Generally, the Commission has the authority to, among other things, seek and impose civil monetary penalties, require a defendant to disgorge ill-gotten gains, obtain restitution for customers and obtain other injunctive relief. In terms of civil monetary penalties, the Commission can seek the greater of three times the defendant’s gain, or a set amount, which is currently $140,000 per violation. Civil monetary penalties are paid to the U.S. Treasury, while restitution is paid to victims who suffered losses.
The Commission is a civil enforcement agency, so we cannot seek imprisonment as a sanction in an enforcement action. However, a willful violation of the CEA, or our regulations, is a federal crime, which can be prosecuted by a United States Attorney. We do not have any say in whether or not the criminal authorities prosecute, and I understand that they have a higher burden of proof than we have.

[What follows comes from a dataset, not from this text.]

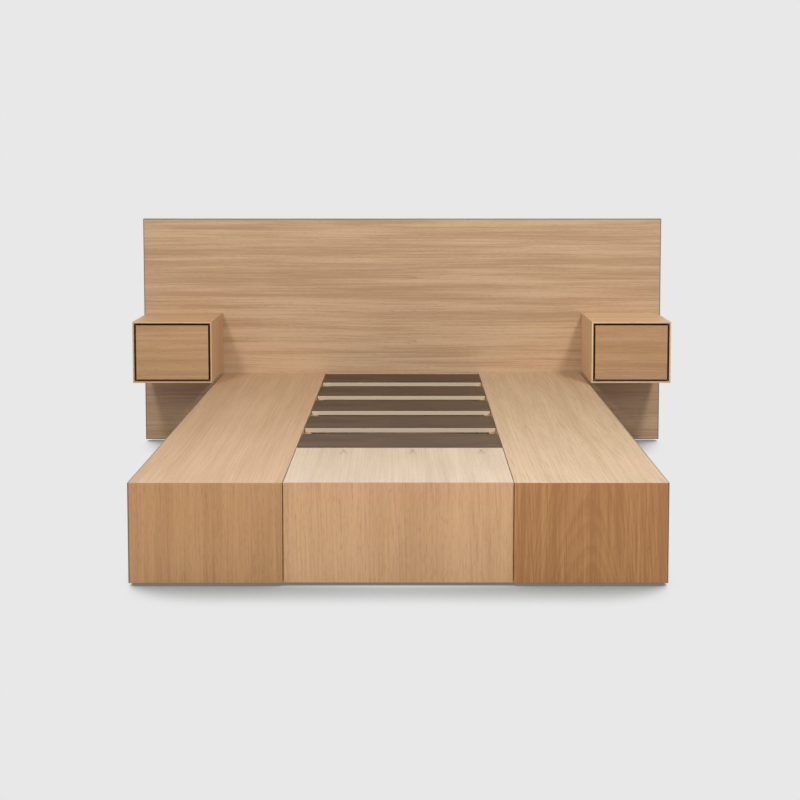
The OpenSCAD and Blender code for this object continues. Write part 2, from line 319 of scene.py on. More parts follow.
def edge_strip(tree, place, colour, faces):
    """Darkens a strip beside the given faces of a panel: a lipping's tone and painted edge shade."""
    axes = add_node(tree, "ShaderNodeSeparateXYZ", {0: place}).outputs
    for axis, (low, high) in faces.items():
        reach = maths(tree, "ABSOLUTE", maths(tree, "SUBTRACT", axes[axis], (low + high) / 2))
        start = (high - low) / 2 - LIPPING_AND_EDGE_SHADE_WIDTH
        strip = add_node(tree, "ShaderNodeMapRange", {
            0: reach, 1: start, 2: start + 1 * MM, 4: 0.85}).outputs[0]
        colour = mix_colours(tree, strip, colour, linear("#74604A"))
    return colour


# ---------------------------------------------------------------- plywood


def plywood(name, face_hex, dark_hex, edge_hex, line_hex, layer, sheen):
    """Plywood whose faces carry a film or a clear lacquer and whose cut edges show its plies.

    It reads the board's own UV maps: "ply", metres along and through the board, and "face",
    metres along and across it; and the attribute "cut", 1 on cut edges. layer is one ply's
    thickness in millimetres.
    """
    material, tree, output = new_material(name)
    ply = add_node(tree, "ShaderNodeUVMap", uv_map="ply").outputs[0]
    cut = add_node(tree, "ShaderNodeAttribute", attribute_name="cut").outputs["Fac"]
    axes = add_node(tree, "ShaderNodeSeparateXYZ", {0: ply}).outputs

    # Faces: broad soft figure and long faint streaks along the board
    board = add_node(tree, "ShaderNodeUVMap", uv_map="face").outputs[0]
    stretch = add_node(tree, "ShaderNodeMapping", {
        "Vector": board, "Scale": (2.5, 40.0, 1.0)}).outputs[0]
    streak = add_node(tree, "ShaderNodeTexNoise", {
        "Vector": stretch, "Scale": 1.0, "Detail": 4.0, "Distortion": 0.3}).outputs[0]
    wide = add_node(tree, "ShaderNodeMapping", {
        "Vector": board, "Scale": (3.0, 9.0, 1.0)}).outputs[0]
    cloud = add_node(tree, "ShaderNodeTexNoise", {
        "Vector": wide, "Scale": 1.0, "Detail": 3.0, "Distortion": 1.2}).outputs[0]
    mottle = add_node(tree, "ShaderNodeMapRange", {
        0: maths(tree, "MULTIPLY", maths(tree, "ADD", streak, cloud), 0.5), 1: 0.35, 2: 0.65
    }).outputs[0]
    face = mix_colours(tree, mottle, linear(face_hex), linear(dark_hex))

    # Edges: alternate plies are long and end grain, with a dark glue line between them
    layers = maths(tree, "DIVIDE", axes[1], layer * MM)
    other = maths(tree, "PINGPONG", layers, 1.0)
    off_glue = maths(tree, "PINGPONG", maths(tree, "FRACT", layers), 0.5)
    glue = add_node(tree, "ShaderNodeMapRange", {0: off_glue, 2: 0.14, 3: 0.55, 4: 0.0}).outputs[0]
    grain = add_node(tree, "ShaderNodeCombineXYZ", {
        0: maths(tree, "MULTIPLY", axes[0], 90.0), 1: maths(tree, "MULTIPLY", axes[1], 900.0)
    }).outputs[0]
    fleck = add_node(tree, "ShaderNodeTexNoise", {
        "Vector": grain, "Scale": 1.0, "Detail": 3.0}).outputs[0]
    tone = maths(tree, "ADD", maths(tree, "MULTIPLY", other, 0.35),
                 maths(tree, "MULTIPLY", fleck, 0.45))
    edge = mix_colours(tree, maths(tree, "MAXIMUM", tone, glue), linear(edge_hex),
                       linear(line_hex))

    rough = add_node(tree, "ShaderNodeMapRange", {0: cut, 3: sheen, 4: 0.75}).outputs[0]
    give_surface(tree, output, (streak, 0.12, 0.3 * MM), {
        "Base Color": mix_colours(tree, cut, face, edge), "Roughness": rough, "IOR": 1.4})
    return material


# ---------------------------------------------------------------- metal and nylon


def zinc_plated_steel():
    """Rolled steel under bright zinc: a pale, slightly blue metal with a fine spangle."""
    material, tree, output = new_material("zinc_plated_steel")
    place = add_node(tree, "ShaderNodeTexCoord").outputs["Object"]
    spangle = add_node(tree, "ShaderNodeTexVoronoi", {"Vector": place, "Scale": 160.0})
    cloud = add_node(tree, "ShaderNodeTexNoise", {
        "Vector": place, "Scale": 25.0, "Detail": 5.0}).outputs[0]
    colour = mix_colours(tree, cloud, linear("#D4D8DA"), linear("#A9AFB4"))
    rough = add_node(tree, "ShaderNodeMapRange", {
        0: cloud, 1: 0.3, 2: 0.7, 3: 0.26, 4: 0.42}).outputs[0]
    give_surface(tree, output, (spangle.outputs["Distance"], 0.05, 0.1 * MM), {
        "Base Color": colour, "Roughness": rough, "Metallic": 1.0})
    return material


def moulded_nylon():
    """Black moulded nylon with the fine spark-eroded texture of its mould."""
    material, tree, output = new_material("moulded_nylon")
    place = add_node(tree, "ShaderNodeTexCoord").outputs["Object"]
    grit = add_node(tree, "ShaderNodeTexNoise", {
        "Vector": place, "Scale": 900.0, "Detail": 2.0}).outputs[0]
    colour = mix_colours(tree, grit, linear("#161616"), linear("#262524"))
    give_surface(tree, output, (grit, 0.3, 0.1 * MM), {
        "Base Color": colour, "Roughness": 0.55, "IOR": 1.53})
    return material


# ---------------------------------------------------------------- meshes


def set_material(node, *materials):
    """Gives a CAD node's object these materials."""
    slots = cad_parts[node].data.materials
    slots.clear()
    for material in materials:
        slots.append(material)


def ease_edges(node, width, segments=2):
    """Softens a CAD node's arrises with live modifiers, as sanding does."""
    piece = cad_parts[node]
    weld = piece.modifiers.new("weld", "WELD")
    weld.merge_threshold = SAME_POINT
    whole = piece.modifiers.new("whole faces", "DECIMATE")
    whole.decimate_type = "DISSOLVE"
    whole.angle_limit = math.radians(1)
    whole.delimit = {"MATERIAL"}
    bevel = piece.modifiers.new("eased arris", "BEVEL")
    bevel.width = width
    bevel.segments = segments
    bevel.limit_method = "ANGLE"
    bevel.angle_limit = math.radians(30)
    bevel.use_clamp_overlap = True
    piece.modifiers.new("flat faces", "WEIGHTED_NORMAL").weight = 100


def paint_shade_on_chamfers(node, axis, slot):
    """Gives a board's chamfered lip, seen only inside the shadow gap, another material: painted
    shade.
    """
    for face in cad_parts[node].data.polygons:
        if 0.5 < abs(face.normal[axis]) < 0.9:
            face.material_index = slot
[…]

I understand the severe hardship that MF Global’s bankruptcy has caused for thousands of customers who have not yet been made whole. These customers may have correctly understood the risks associated with trading futures and options, but never anticipated that their segregated accounts were at risk of suffering losses not associated with trading. The shortfall in customer funds was a shock to the markets from which we have not yet recovered.
I believe the Commission can make improvements to our regulatory oversight of FCMs and DSROs to help restore confidence in the futures markets, and I will work with the Commission and Congress to implement the rules necessary to enhance our ability to protect market users and to foster open, competitive, and financially sound markets.